Information theory and discriminative sampling for model discovery
Yuxuan Bao, J. Nathan Kutz
TL;DR
This work integrates Fisher information and entropy-based metrics into data-driven model discovery with SINDy to quantify how informatively different data segments contribute to learning. It derives a rigorous FIM-based framework, analyzes spectral properties, and demonstrates that discriminative sampling and bagging can substantially improve identification accuracy with less data. The authors show that information-guided data collection, active control, and entropy-search strategies yield faster convergence across single-trajectory and multi-trajectory scenarios, including chaotic systems. Practical implications include enhanced sampling design, improved robustness under noise, and a roadmap for integrating information theory with adaptive sensing in dynamical-system identification.
Abstract
Fisher information and Shannon entropy are fundamental tools for understanding and analyzing dynamical systems from complementary perspectives. They can characterize unknown parameters by quantifying the information contained in variables, or measure how different initial trajectories or temporal segments of a trajectory contribute to learning or inferring system dynamics.
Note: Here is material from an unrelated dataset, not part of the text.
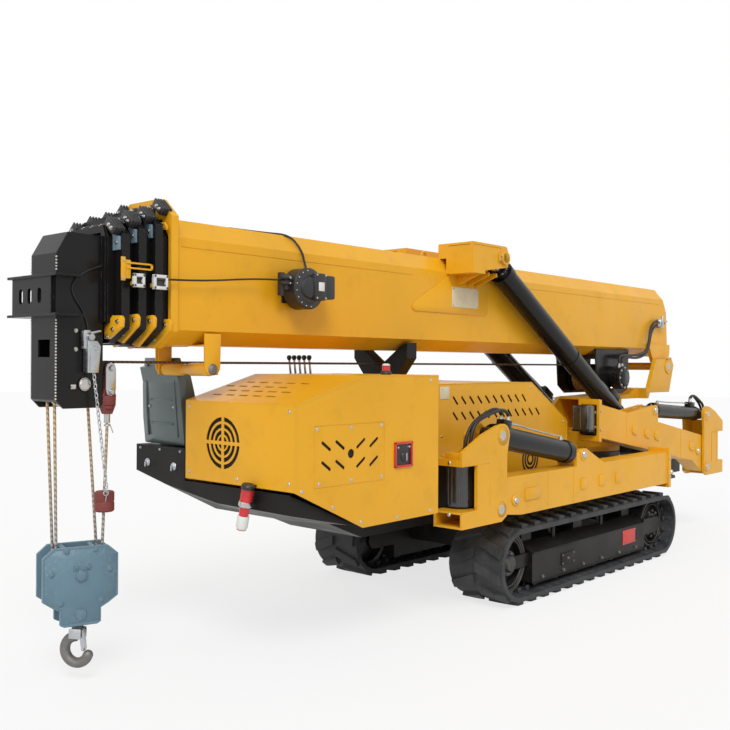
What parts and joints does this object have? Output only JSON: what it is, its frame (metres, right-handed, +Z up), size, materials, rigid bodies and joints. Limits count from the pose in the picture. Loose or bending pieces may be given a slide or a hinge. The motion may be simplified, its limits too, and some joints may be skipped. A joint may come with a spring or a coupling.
{
  "type": "tracked spider crane",
  "caption": "Compact tracked crane with a nested telescopic boom, slewing frame, lift cylinders, folding outriggers and a hanging hook block.",
  "frame": {"origin": "on the ground, at the middle of the machine's length and width", "axes": "+X from the boom head to the boom pivot, +Y to the side away from the engine cover, +Z up"},
  "size_m": [6.585, 1.604, 2.305],
  "materials": {
    "bare_steel": "satin",
    "black_paint": "gloss",
    "block_blue": "satin",
    "cast_grey": "matte",
    "chassis_paint": "satin",
    "lamp_red": "gloss",
    "reel_plastic": "matte",
    "rubber": "matte",
    "seat_plastic": "matte",
    "socket_red": "satin",
    "wire_rope": "satin",
    "yellow_paint": "gloss"
  },
  "bodies": {
    "chassis": {"chassis_frame": "chassis_paint", "front_deck": "chassis_paint", "track_frames": "chassis_paint", "track_left": "rubber", "track_right": "rubber", "track_wheels": "cast_grey", "engine_cover": "yellow_paint", "engine_block": "cast_grey", "tank_cover": "yellow_paint", "boom_rest": "chassis_paint", "operator_seat": "seat_plastic", "lever_bank": "yellow_paint", "beacons": "lamp_red", "slew_ring": "cast_grey"},
    "turret": {"turret": "yellow_paint"},
    "boom": {"boom_base": "yellow_paint", "winch_frame": "black_paint", "winch_drum": "black_paint", "cable_reel": "reel_plastic"},
    "section_2": {"boom_section_2": "black_paint"},
    "section_3": {"boom_section_3": "black_paint"},
    "section_4": {"boom_section_4": "black_paint"},
    "tip": {"boom_section_5": "black_paint", "boom_head": "black_paint", "head_sheaves": "bare_steel", "rope_socket": "socket_red"},
    "hook_assembly": {"hook_block": "block_blue", "block_sheaves": "cast_grey", "hook": "cast_grey", "hoist_falls": "wire_rope"},
    "lift_barrels": {"lift_barrels": "black_paint"},
    "lift_rods": {"lift_rods": "bare_steel"},
    "front_left_knuckle": {"front_left_knuckle": "yellow_paint"},
    "front_left_arm": {"front_left_arm": "yellow_paint"},
    "front_left_leg": {"front_left_leg": "black_paint"},
    "front_left_barrel": {"front_left_barrel": "black_paint"},
    "front_left_rod": {"front_left_rod": "bare_steel"},
    "rear_left_knuckle": {"rear_left_knuckle": "yellow_paint"},
    "rear_left_arm": {"rear_left_arm": "yellow_paint"},
    "rear_left_leg": {"rear_left_leg": "black_paint"},
    "rear_left_barrel": {"rear_left_barrel": "black_paint"},
    "rear_left_rod": {"rear_left_rod": "bare_steel"},
    "front_right_knuckle": {"front_right_knuckle": "yellow_paint"},
    "front_right_arm": {"front_right_arm": "yellow_paint"},
    "front_right_leg": {"front_right_leg": "black_paint"},
    "front_right_barrel": {"front_right_barrel": "black_paint"},
    "front_right_rod": {"front_right_rod": "bare_steel"},
    "rear_right_knuckle": {"rear_right_knuckle": "yellow_paint"},
    "rear_right_arm": {"rear_right_arm": "yellow_paint"},
    "rear_right_leg": {"rear_right_leg": "black_paint"},
    "rear_right_barrel": {"rear_right_barrel": "black_paint"},
    "rear_right_rod": {"rear_right_rod": "bare_steel"}
  },
  "joints": [
    {"name": "slew", "type": "hinge", "parent": "chassis", "child": "turret", "pos_m": [1.6875, 0, 0.79], "axis": [0, 0, 1], "continuous": true},
    {"name": "boom_luff", "type": "hinge", "parent": "turret", "child": "boom", "pos_m": [2.8125, 0, 1.497], "axis": [0, 1, 0], "range_deg": [0, 78]},
    {"name": "telescope_2", "type": "slide", "parent": "boom", "child": "section_2", "axis": [-1, 0, 0], "range_m": [0, 3.9]},
    {"name": "telescope_3", "type": "slide", "parent": "section_2", "child": "section_3", "axis": [-1, 0, 0], "range_m": [0, 3.9]},
    {"name": "telescope_4", "type": "slide", "parent": "section_3", "child": "section_4", "axis": [-1, 0, 0], "range_m": [0, 3.9]},
    {"name": "telescope_5", "type": "slide", "parent": "section_4", "child": "tip", "axis": [-1, 0, 0], "range_m": [0, 3.9]},
    {"name": "hook_hang", "type": "hinge", "parent": "tip", "child": "hook_assembly", "pos_m": [-3.1225, 0, 1.4], "axis": [0, 1, 0], "range_deg": [-79, 1]},
    {"name": "lift_barrel_turn", "type": "hinge", "parent": "turret", "child": "lift_barrels", "pos_m": [1.8075, 0, 1.045], "axis": [0, 1, 0], "range_deg": [0, 76.38]},
    {"name": "lift_rod_slide", "type": "slide", "parent": "lift_barrels", "child": "lift_rods", "axis": [-0.8554, 0, 0.518], "range_m": [0, 1.3854]},
    {"name": "front_left_swing", "type": "hinge", "parent": "chassis", "child": "front_left_knuckle", "pos_m": [-0.9425, 0.65, 0.765], "axis": [0, 0, 1], "range_deg": [0, 110]},
    {"name": "front_left_tilt", "type": "hinge", "parent": "front_left_knuckle", "child": "front_left_arm", "pos_m": [-0.7135, 0.7, 0.629], "axis": [0, 1, 0], "range_deg": [0, 12]},
    {"name": "front_left_barrel_turn", "type": "hinge", "parent": "front_left_knuckle", "child": "front_left_barrel", "pos_m": [-0.7035, 0.7, 1.073], "axis": [0, 1, 0], "range_deg": [0, 10.91]},
    {"name": "front_left_rod_slide", "type": "slide", "parent": "front_left_barrel", "child": "front_left_rod", "axis": [0.9845, 0, -0.1753], "range_m": [0, 0.091]},
    {"name": "front_left_leg_slide", "type": "slide", "parent": "front_left_arm", "child": "front_left_leg", "axis": [1, 0, 0], "range_m": [0, 1]},
    {"name": "rear_left_swing", "type": "hinge", "parent": "chassis", "child": "rear_left_knuckle", "pos_m": [3.1375, 0.46, 0.765], "axis": [0, 0, -1], "range_deg": [0, 110]},
    {"name": "rear_left_tilt", "type": "hinge", "parent": "rear_left_knuckle", "child": "rear_left_arm", "pos_m": [2.9135, 0.51, 0.589], "axis": [0, -1, 0], "range_deg": [0, 25]},
    {"name": "rear_left_barrel_turn", "type": "hinge", "parent": "rear_left_knuckle", "child": "rear_left_barrel", "pos_m": [2.9145, 0.51, 1.067], "axis": [0, -1, 0], "range_deg": [0, 23.62]},
    {"name": "rear_left_rod_slide", "type": "slide", "parent": "rear_left_barrel", "child": "rear_left_rod", "axis": [-0.9979, 0, 0.065], "range_m": [0, 0.2058]},
    {"name": "rear_left_leg_slide", "type": "slide", "parent": "rear_left_arm", "child": "rear_left_leg", "axis": [-0.9854, 0, 0.1702], "range_m": [0, 1]},
    {"name": "front_right_swing", "type": "hinge", "parent": "chassis", "child": "front_right_knuckle", "pos_m": [-0.9425, -0.65, 0.765], "axis": [0, 0, -1], "range_deg": [0, 110]},
    {"name": "front_right_tilt", "type": "hinge", "parent": "front_right_knuckle", "child": "front_right_arm", "pos_m": [-0.7135, -0.7, 0.629], "axis": [0, 1, 0], "range_deg": [0, 12]},
    {"name": "front_right_barrel_turn", "type": "hinge", "parent": "front_right_knuckle", "child": "front_right_barrel", "pos_m": [-0.7035, -0.7, 1.073], "axis": [0, 1, 0], "range_deg": [0, 10.91]},
    {"name": "front_right_rod_slide", "type": "slide", "parent": "front_right_barrel", "child": "front_right_rod", "axis": [0.9845, 0, -0.1753], "range_m": [0, 0.091]},
    {"name": "front_right_leg_slide", "type": "slide", "parent": "front_right_arm", "child": "front_right_leg", "axis": [1, 0, 0], "range_m": [0, 1]},
    {"name": "rear_right_swing", "type": "hinge", "parent": "chassis", "child": "rear_right_knuckle", "pos_m": [3.1375, -0.46, 0.765], "axis": [0, 0, 1], "range_deg": [0, 110]},
    {"name": "rear_right_tilt", "type": "hinge", "parent": "rear_right_knuckle", "child": "rear_right_arm", "pos_m": [2.9135, -0.51, 0.589], "axis": [0, -1, 0], "range_deg": [0, 25]},
    {"name": "rear_right_barrel_turn", "type": "hinge", "parent": "rear_right_knuckle", "child": "rear_right_barrel", "pos_m": [2.9145, -0.51, 1.067], "axis": [0, -1, 0], "range_deg": [0, 23.62]},
    {"name": "rear_right_rod_slide", "type": "slide", "parent": "rear_right_barrel", "child": "rear_right_rod", "axis": [-0.9979, 0, 0.065], "range_m": [0, 0.2058]},
    {"name": "rear_right_leg_slide", "type": "slide", "parent": "rear_right_arm", "child": "rear_right_leg", "axis": [-0.9854, 0, 0.1702], "range_m": [0, 1]}
  ],
  "couplings": [
    {"joint": "telescope_3", "follows": "telescope_2", "ratio": 1},
    {"joint": "telescope_4", "follows": "telescope_2", "ratio": 1},
    {"joint": "telescope_5", "follows": "telescope_2", "ratio": 1},
    {"joint": "hook_hang", "follows": "boom_luff", "ratio": -1},
    {"joint": "lift_barrel_turn", "follows": "boom_luff", "ratio": 0.97855},
    {"joint": "lift_rod_slide", "follows": "boom_luff", "m_per_rad": 1.0169},
    {"joint": "front_left_tilt", "follows": "front_left_swing", "ratio": 0.10909},
    {"joint": "front_left_barrel_turn", "follows": "front_left_swing", "ratio": 0.0983},
    {"joint": "front_left_rod_slide", "follows": "front_left_swing", "m_per_rad": 0.046882},
    {"joint": "rear_left_swing", "follows": "front_left_swing", "ratio": 1},
    {"joint": "rear_left_tilt", "follows": "front_left_swing", "ratio": 0.22727},
    {"joint": "rear_left_barrel_turn", "follows": "front_left_swing", "ratio": 0.21379},
    {"joint": "rear_left_rod_slide", "follows": "front_left_swing", "m_per_rad": 0.1067},
    {"joint": "front_right_tilt", "follows": "front_right_swing", "ratio": 0.10909},
    {"joint": "front_right_barrel_turn", "follows": "front_right_swing", "ratio": 0.0983},
    {"joint": "front_right_rod_slide", "follows": "front_right_swing", "m_per_rad": 0.046882},
    {"joint": "rear_right_swing", "follows": "front_right_swing", "ratio": 1},
    {"joint": "rear_right_tilt", "follows": "front_right_swing", "ratio": 0.22727},
    {"joint": "rear_right_barrel_turn", "follows": "front_right_swing", "ratio": 0.21379},
    {"joint": "rear_right_rod_slide", "follows": "front_right_swing", "m_per_rad": 0.1067}
  ]
}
In this work, we leverage the Fisher Information Matrix (FIM) within the data-driven framework of {\em sparse identification of nonlinear dynamics} (SINDy). We visualize information patterns in chaotic and non-chaotic systems for both single trajectories and multiple initial conditions, demonstrating how information-based analysis can improve sampling efficiency and enhance model performance by prioritizing more informative data. The benefits of statistical bagging are further elucidated through spectral analysis of the FIM. We also illustrate how Fisher information and entropy metrics can promote data efficiency in three scenarios: when only a single trajectory is available, when a tunable control parameter exists, and when multiple trajectories can be freely initialized. As data-driven model discovery continues to gain prominence, principled sampling strategies guided by quantifiable information metrics offer a powerful approach for improving learning efficiency and reducing data requirements.